_Written problem_:
Write out only the span of lines that begins at the line with "for helper in" and ends at the line with "obj.parent = empty". Keep both end lines, word for word.

_Dataset section_:
┌────────

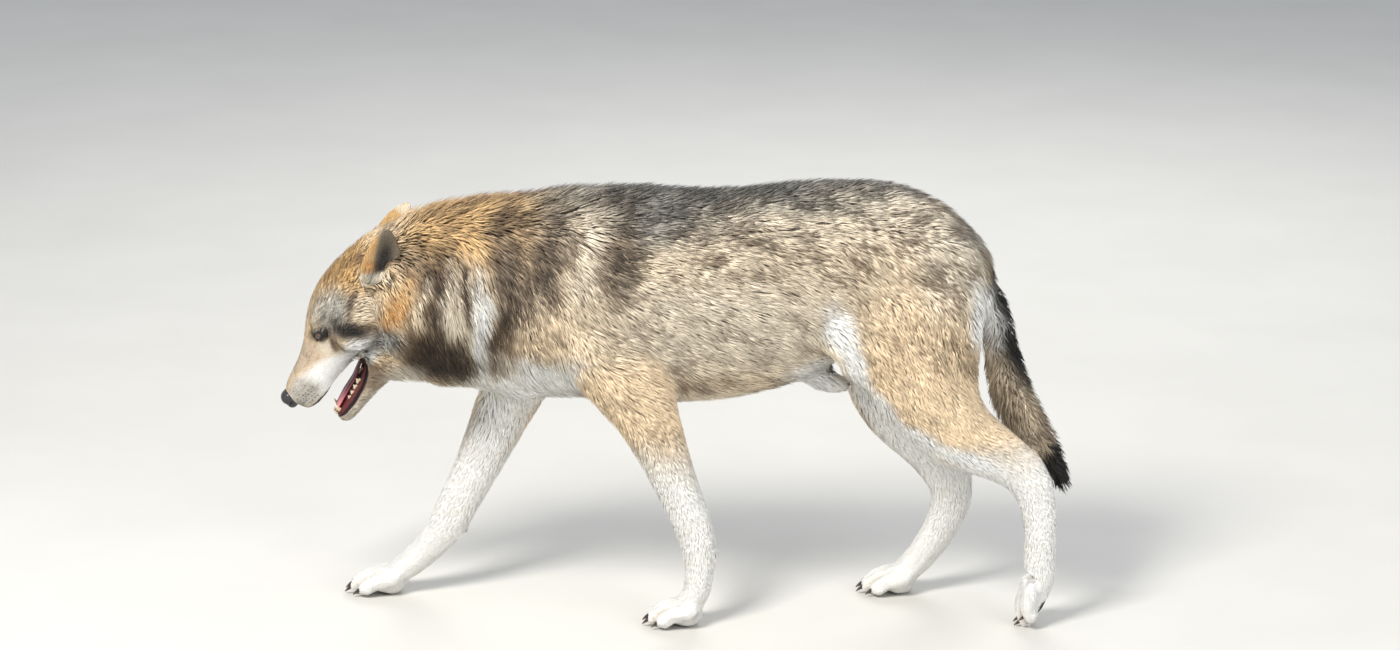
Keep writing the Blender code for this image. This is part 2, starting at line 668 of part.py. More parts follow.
def main():
    clear_scene()
    wolf = new_collection("wolf")
    work = new_collection("construction", hidden=True)
    head = head_matrix()

    legs = leg_forms(work)
    torso = torso_forms(head, work)
    head_skin = skin_of(torso, "head_skin", HEAD_VOXEL, HEAD_SMOOTHING, HEAD_FACES, work)
    paw_skin = skin_of(legs, "paw_skin", PAW_VOXEL, PAW_SMOOTHING, PAW_FACES, work)
    skin = skin_of(torso + legs, "skin", BODY_VOXEL, BODY_SMOOTHING, BODY_FACES, work)

    jaw_cut = Cut(
        head @ Vector((-0.008, 0.0, -0.119)),
        head.to_3x3() @ Vector((0.97, 0.0, -0.22)),
        0.075,
        0.0385,
        0.16,
    )
    face = part_of(head_skin, "face", HEAD_CUT, [], work)
    parts = {
        "head": part_of(face, "head", None, [jaw_cut], work),
        "lower_jaw": part_of(face, "lower_jaw", jaw_cut, [], work),
        "neck": part_of(skin, "neck", NECK_CUT, [HEAD_CUT], work),
        "trunk": part_of(skin, "trunk", None, [NECK_CUT, *LIMB_CUTS.values()], work),
    }
    for limb in ("foreleg_left", "foreleg_right"):
        foot = PAW_CUTS[limb.replace("leg", "paw")]
        parts[limb] = part_of(skin, limb, LIMB_CUTS[limb], [foot], work)
    for side in ("left", "right"):
        thigh, shank, foot = f"hindleg_{side}", f"shank_{side}", PAW_CUTS[f"hindpaw_{side}"]
        parts[f"thigh_{side}"] = part_of(skin, f"thigh_{side}", LIMB_CUTS[thigh], [SHANK_CUTS[shank]], work)
        parts[shank] = part_of(skin, shank, SHANK_CUTS[shank], [foot], work)
    for name, (heel, heading, pitch, length) in PAWS.items():
        foot = part_of(paw_skin, name, PAW_CUTS[name], [], work)
        for claw in claws(name + "_claw", heel, heading, pitch, length, work):
            foot = boolean(foot, claw, "UNION", work)
        parts[name] = flat_footed(foot, work)

    for tooth, lower in teeth(head, work):
        owner = "lower_jaw" if lower else "head"
        parts[owner] = boolean(parts[owner], tooth, "UNION", work)

    nose = ball("nose", (0.134, 0, -0.036), (0.0125, 0.0190, 0.0165), work, head, turn=20)
    eyes = {}
    for name, side in (("eye_left", 1), ("eye_right", -1)):
        x, y, z = EYE_PLACE
        eyes[name] = ball(name, (x, side * y, z), (EYE_RADIUS,) * 3, work, head, segments=14, rings=8)
    tongue = tube("tongue", TONGUE, work, count=6, levels=1)
    tongue.matrix_world = head
    tongue = applied(tongue, work)
    for obj in (nose, *eyes.values()):
        parts["head"] = boolean(parts["head"], swollen(obj, GAP, work), "DIFFERENCE", work)
    parts["lower_jaw"] = boolean(parts["lower_jaw"], swollen(tongue, GAP, work), "DIFFERENCE", work)
    parts["head"] = fitted(parts["head"], [tongue], work)
    parts["lower_jaw"] = largest_body(parts["lower_jaw"])
    parts.update(eyes, nose=nose, tongue=tongue)

    for name, side in (("ear_left", 1), ("ear_right", -1)):
        leaf = ear(name, work)
        leaf.matrix_world = head @ ear_matrix(name, side)
        parts[name] = fitted(applied(leaf, work), [parts["head"], parts["neck"]], work)

    tail = skin_of([tube("tail_form", TAIL, work)], "tail", BODY_VOXEL, 2, TAIL_FACES, work)
    parts["tail"] = fitted(tail, [parts["trunk"], parts["thigh_left"], parts["thigh_right"]], work)

    for helper in set(work.objects) - set(parts.values()):
        bpy.data.objects.remove(helper)
    solids = []
    for name, obj in parts.items():
        finish_name = FINISH.get(name, "cream_coat" if "paw" in name or "shank" in name else "tan_coat")
        solids.append(finish(obj, name, finish_name, wolf))
    bpy.data.collections.remove(work)
    centre_on_floor(solids)


main()
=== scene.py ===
"""The looks of a grey wolf in mid-stride with its head low and its mouth open, life size.

One skin replaces the solids of flesh and lies inside them by the coat's depth.  It has the lids, the lips,
the gums and the pads.  The coat over it is made of closed, pointed tufts that follow the lie of the hair.
Tables of named places say how deep, long and broad the coat is there and which way it lies, and tables of
markings give the colours of the skin and of every tuft.  Eyes, nose, teeth, tongue and claws are pieces of
their own.  Lengths are in metres, and the wolf walks towards -X with its left side towards -Y.
"""

import math
from collections import namedtuple

import bmesh
import bpy
import numpy as np
import openvdb
from mathutils import Matrix, Vector


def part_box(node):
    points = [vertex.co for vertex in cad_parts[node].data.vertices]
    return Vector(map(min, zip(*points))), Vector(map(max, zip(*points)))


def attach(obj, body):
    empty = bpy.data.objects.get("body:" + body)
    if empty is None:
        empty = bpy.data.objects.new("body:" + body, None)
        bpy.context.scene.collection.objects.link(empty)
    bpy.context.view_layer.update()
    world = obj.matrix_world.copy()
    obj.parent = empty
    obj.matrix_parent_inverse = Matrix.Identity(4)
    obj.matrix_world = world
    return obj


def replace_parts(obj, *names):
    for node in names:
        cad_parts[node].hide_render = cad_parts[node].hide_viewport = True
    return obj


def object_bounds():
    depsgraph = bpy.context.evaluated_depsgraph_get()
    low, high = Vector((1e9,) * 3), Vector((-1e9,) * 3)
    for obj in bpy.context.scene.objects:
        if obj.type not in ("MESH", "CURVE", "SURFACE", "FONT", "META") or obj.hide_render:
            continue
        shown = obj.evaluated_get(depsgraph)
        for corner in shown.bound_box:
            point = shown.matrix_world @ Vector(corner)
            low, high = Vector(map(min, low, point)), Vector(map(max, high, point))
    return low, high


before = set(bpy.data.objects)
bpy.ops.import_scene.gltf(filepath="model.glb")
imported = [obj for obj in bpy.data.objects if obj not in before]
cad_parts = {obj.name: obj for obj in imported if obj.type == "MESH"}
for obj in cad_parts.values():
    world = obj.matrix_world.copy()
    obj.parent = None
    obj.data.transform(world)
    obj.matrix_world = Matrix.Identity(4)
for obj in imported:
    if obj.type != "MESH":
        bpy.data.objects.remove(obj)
cad_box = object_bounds()

FINE = 0.003  # spacing of the lattice on which the skin is worked out
COARSE = 2 * FINE
TUFTS = 146_000
PIECE_TUFTS = 19_600  # a tuft has 10 triangles, and a piece stays under 200,000
rng = np.random.default_rng(11)

# ---------------------------------------------------------------- the head's frame

HEAD_PITCH = math.radians(50)  # how far the muzzle points below the horizon
HEAD_ROLL = math.radians(9)  # the crown leans to the left by this
HEAD_YAW = math.radians(1)  # the muzzle turns to the right by this
EYE_PLACE = Vector((0.000, 0.0393, 0.0070))  # forward, to the left, up
EYE_RADIUS = 0.0118
NOSE_PLACE = np.array([0.1335, 0.0, -0.0365])
NOSE_RADII = np.array([0.0132, 0.0180, 0.0165])
DRAWN_ORIGIN = Vector((-0.629, 0.0, 0.504))  # where the tables below have the head's origin


def middle(node):
    """The middle of a node's box."""
    low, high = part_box(node)
    return (low + high) / 2


def head_frame():
    """The head's frame: +X is the muzzle, +Y the left, +Z the crown, and the origin lies between the eyes."""
    turn = (
        Matrix.Rotation(-HEAD_YAW, 3, "Z")
        @ Matrix.Rotation(math.pi, 3, "Z")
        @ Matrix.Rotation(HEAD_PITCH, 3, "Y")
        @ Matrix.Rotation(-HEAD_ROLL, 3, "X")
    )
    between = (middle("eye_left") + middle("eye_right")) / 2
    return turn, between - turn @ Vector((0, 0, EYE_PLACE.z))


head_turn, head_origin = head_frame()
HEAD_TURN = np.array(head_turn)
HEAD_ORIGIN = np.array(head_origin)
SHIFT = np.array(head_origin - DRAWN_ORIGIN)  # from the places in the tables to the world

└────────

_Answer to this problem_:
    for helper in set(work.objects) - set(parts.values()):
        bpy.data.objects.remove(helper)
    solids = []
    for name, obj in parts.items():
        finish_name = FINISH.get(name, "cream_coat" if "paw" in name or "shank" in name else "tan_coat")
        solids.append(finish(obj, name, finish_name, wolf))
    bpy.data.collections.remove(work)
    centre_on_floor(solids)


main()
=== scene.py ===
"""The looks of a grey wolf in mid-stride with its head low and its mouth open, life size.

One skin replaces the solids of flesh and lies inside them by the coat's depth.  It has the lids, the lips,
the gums and the pads.  The coat over it is made of closed, pointed tufts that follow the lie of the hair.
Tables of named places say how deep, long and broad the coat is there and which way it lies, and tables of
markings give the colours of the skin and of every tuft.  Eyes, nose, teeth, tongue and claws are pieces of
their own.  Lengths are in metres, and the wolf walks towards -X with its left side towards -Y.
"""

import math
from collections import namedtuple

import bmesh
import bpy
import numpy as np
import openvdb
from mathutils import Matrix, Vector


def part_box(node):
    points = [vertex.co for vertex in cad_parts[node].data.vertices]
    return Vector(map(min, zip(*points))), Vector(map(max, zip(*points)))


def attach(obj, body):
    empty = bpy.data.objects.get("body:" + body)
    if empty is None:
        empty = bpy.data.objects.new("body:" + body, None)
        bpy.context.scene.collection.objects.link(empty)
    bpy.context.view_layer.update()
    world = obj.matrix_world.copy()
    obj.parent = empty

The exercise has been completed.